*Record excerpts:*
□ □ □ □

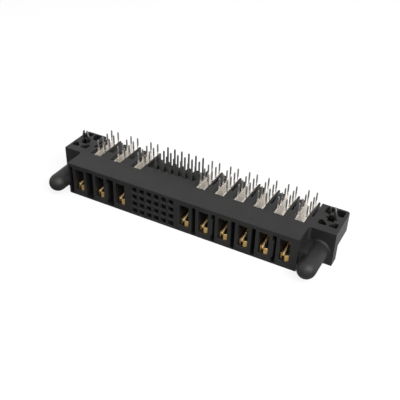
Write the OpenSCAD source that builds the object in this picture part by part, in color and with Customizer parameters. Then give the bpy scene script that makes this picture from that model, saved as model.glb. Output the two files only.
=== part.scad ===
// Right-angle board connector with blade sockets for power and a block of
// signal sockets, two guide posts and two board locks.
// It lies with its board side up: the solder tails point to +Z, the mating
// face looks to -Y, and the origin is under the middle of the whole part.

/* [Contact layout] */
// Pitch of the signal contacts and of all solder tails
grid = 2.54; // [2.5:0.01:2.58]
// Pitch of the power contacts to the left of the signals
left_pitch = 7.62; // [7.3:0.02:8.2]
// Pitch of the power contacts to the right of the signals
right_pitch = 6.35; // [6.2:0.05:7]
// From the first signal column to the nearest left power contact
left_gap = 5.08; // [5:0.02:6]
// From the last signal column to the nearest right power contact
right_gap = 4.5; // [4.4:0.05:5.5]
// From the mating face to the first row of tails
tail_front = 12.54; // [12.4:0.02:12.8]

/* [Body] */
// Height of the body
body_h = 11.1; // [11:0.1:12]
// Depth of the body from the mating face to the rear
body_d = 18.6; // [18.4:0.1:19.2]
// From the leftmost power contact to the left end of the body
left_margin = 4.2; // [4.1:0.1:5]
// From the rightmost power contact to the right end of the body
right_margin = 3.9; // [3.8:0.1:5]

/* [Power bays] */
// Thickness of the floor under a power contact
bay_floor = 2.05; // [1.6:0.05:2.3]
// Thickness of the plate above the front of a power contact
bay_roof = 1.65; // [1.5:0.05:2]
// Wall between a power contact and a vent channel
tower_wall = 1.05; // [0.8:0.05:1.1]
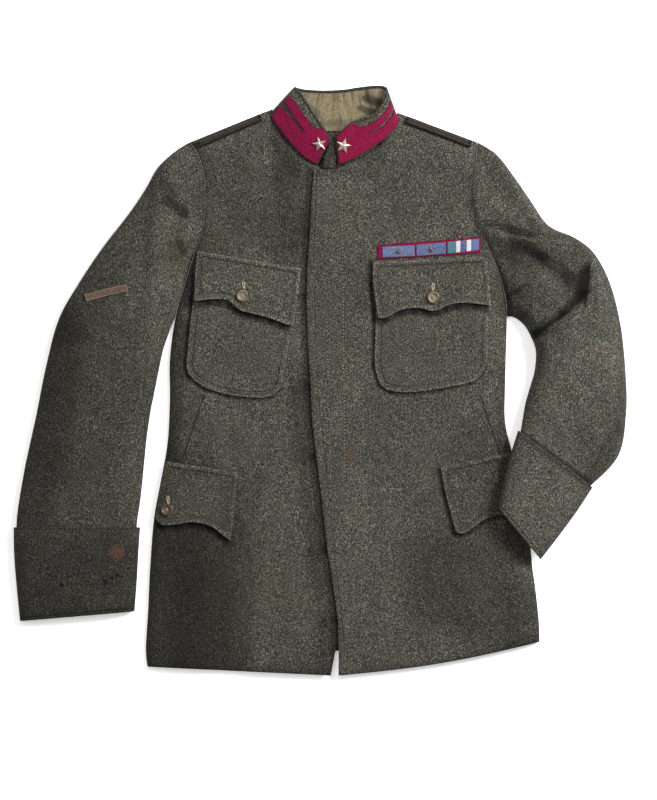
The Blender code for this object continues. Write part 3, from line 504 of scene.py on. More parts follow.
def front_grid(side, centre, side_cells, roll_cells, flat_cells, on_top, hem_bow):
    """Outer face of one front, hem to shoulder by side to centre edge."""
    positions = side_positions(side_cells, UPPER_CELLS)
    side = smooth_rows(side, positions)
    centre = straight_rows(centre, positions)
    near = SIDE_ROLL * (1.0 - np.cos(np.linspace(0.0, math.pi / 2, roll_cells + 1)))
    grid = []
    for edge, middle, position in zip(side, centre, positions):
        run = middle - edge[:2]
        length = np.hypot(*run)
        distance = np.concatenate([near, np.linspace(SIDE_ROLL, length, flat_cells + 1)[1:]])
        x = edge[0] + run[0] * distance / length
        y = edge[1] + run[1] * distance / length
        bow = hem_bow * max(0.0, 1.0 - position / 2.5)
        y = y - bow * np.sin(math.pi * distance / length)
        z = body_height(x, y, 11)
        if on_top:
            z = z + overlap_lift(x, y)
        z = edge[2] + (z - edge[2]) * rounded(distance / SIDE_ROLL)
        under_collar = np.clip(position - NECK_ROW, 0.0, 1.0)
        near_neck = np.clip(1.0 - (length - distance) / NECK_WIDTH, 0.0, 1.0) * under_collar
        x = x + near_neck * NECK_REACH * run[0] / length
        y = y + near_neck * NECK_REACH * run[1] / length
        z = np.maximum(z - near_neck ** 2 * NECK_DIVE, np.minimum(z, NECK_FLOOR))
        grid.append(np.column_stack([x, y, z]))
    return np.array(grid)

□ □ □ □

*Exercise task:* Take the entries above and copy them out exactly.

*Complete output:*
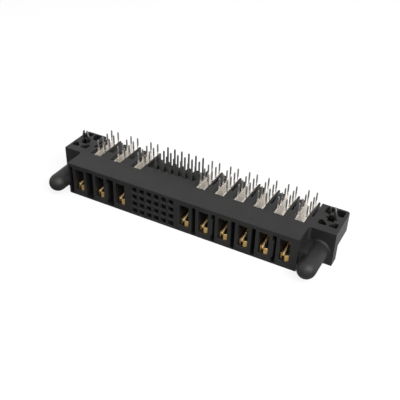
Write the OpenSCAD source that builds the object in this picture part by part, in color and with Customizer parameters. Then give the bpy scene script that makes this picture from that model, saved as model.glb. Output the two files only.
=== part.scad ===
// Right-angle board connector with blade sockets for power and a block of
// signal sockets, two guide posts and two board locks.
// It lies with its board side up: the solder tails point to +Z, the mating
// face looks to -Y, and the origin is under the middle of the whole part.

/* [Contact layout] */
// Pitch of the signal contacts and of all solder tails
grid = 2.54; // [2.5:0.01:2.58]
// Pitch of the power contacts to the left of the signals
left_pitch = 7.62; // [7.3:0.02:8.2]
// Pitch of the power contacts to the right of the signals
right_pitch = 6.35; // [6.2:0.05:7]
// From the first signal column to the nearest left power contact
left_gap = 5.08; // [5:0.02:6]
// From the last signal column to the nearest right power contact
right_gap = 4.5; // [4.4:0.05:5.5]
// From the mating face to the first row of tails
tail_front = 12.54; // [12.4:0.02:12.8]

/* [Body] */
// Height of the body
body_h = 11.1; // [11:0.1:12]
// Depth of the body from the mating face to the rear
body_d = 18.6; // [18.4:0.1:19.2]
// From the leftmost power contact to the left end of the body
left_margin = 4.2; // [4.1:0.1:5]
// From the rightmost power contact to the right end of the body
right_margin = 3.9; // [3.8:0.1:5]

/* [Power bays] */
// Thickness of the floor under a power contact
bay_floor = 2.05; // [1.6:0.05:2.3]
// Thickness of the plate above the front of a power contact
bay_roof = 1.65; // [1.5:0.05:2]
// Wall between a power contact and a vent channel
tower_wall = 1.05; // [0.8:0.05:1.1]
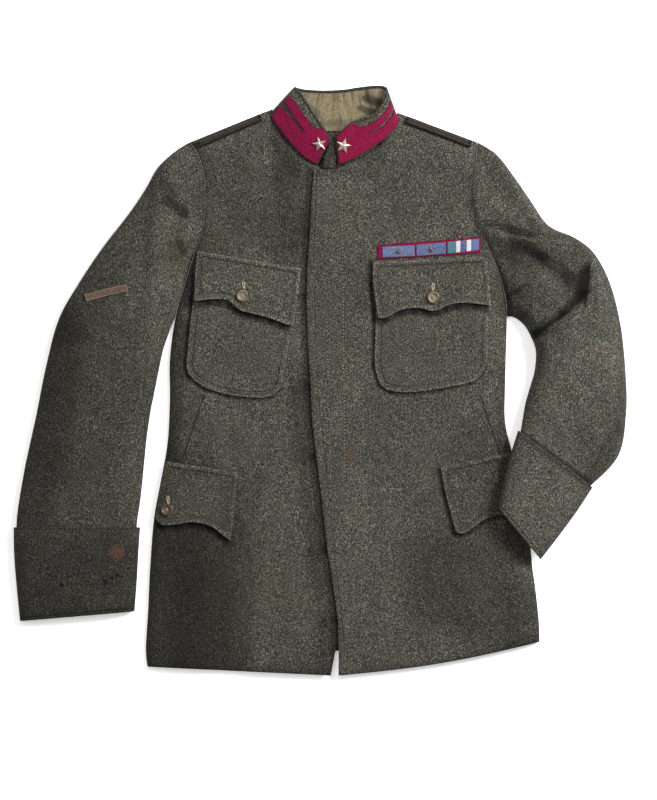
The Blender code for this object continues. Write part 3, from line 504 of scene.py on. More parts follow.
def front_grid(side, centre, side_cells, roll_cells, flat_cells, on_top, hem_bow):
    """Outer face of one front, hem to shoulder by side to centre edge."""
    positions = side_positions(side_cells, UPPER_CELLS)
    side = smooth_rows(side, positions)
    centre = straight_rows(centre, positions)
    near = SIDE_ROLL * (1.0 - np.cos(np.linspace(0.0, math.pi / 2, roll_cells + 1)))
    grid = []
    for edge, middle, position in zip(side, centre, positions):
        run = middle - edge[:2]
        length = np.hypot(*run)
        distance = np.concatenate([near, np.linspace(SIDE_ROLL, length, flat_cells + 1)[1:]])
        x = edge[0] + run[0] * distance / length
        y = edge[1] + run[1] * distance / length
        bow = hem_bow * max(0.0, 1.0 - position / 2.5)
        y = y - bow * np.sin(math.pi * distance / length)
        z = body_height(x, y, 11)
        if on_top:
            z = z + overlap_lift(x, y)
        z = edge[2] + (z - edge[2]) * rounded(distance / SIDE_ROLL)
        under_collar = np.clip(position - NECK_ROW, 0.0, 1.0)
        near_neck = np.clip(1.0 - (length - distance) / NECK_WIDTH, 0.0, 1.0) * under_collar
        x = x + near_neck * NECK_REACH * run[0] / length
        y = y + near_neck * NECK_REACH * run[1] / length
        z = np.maximum(z - near_neck ** 2 * NECK_DIVE, np.minimum(z, NECK_FLOOR))
        grid.append(np.column_stack([x, y, z]))
    return np.array(grid)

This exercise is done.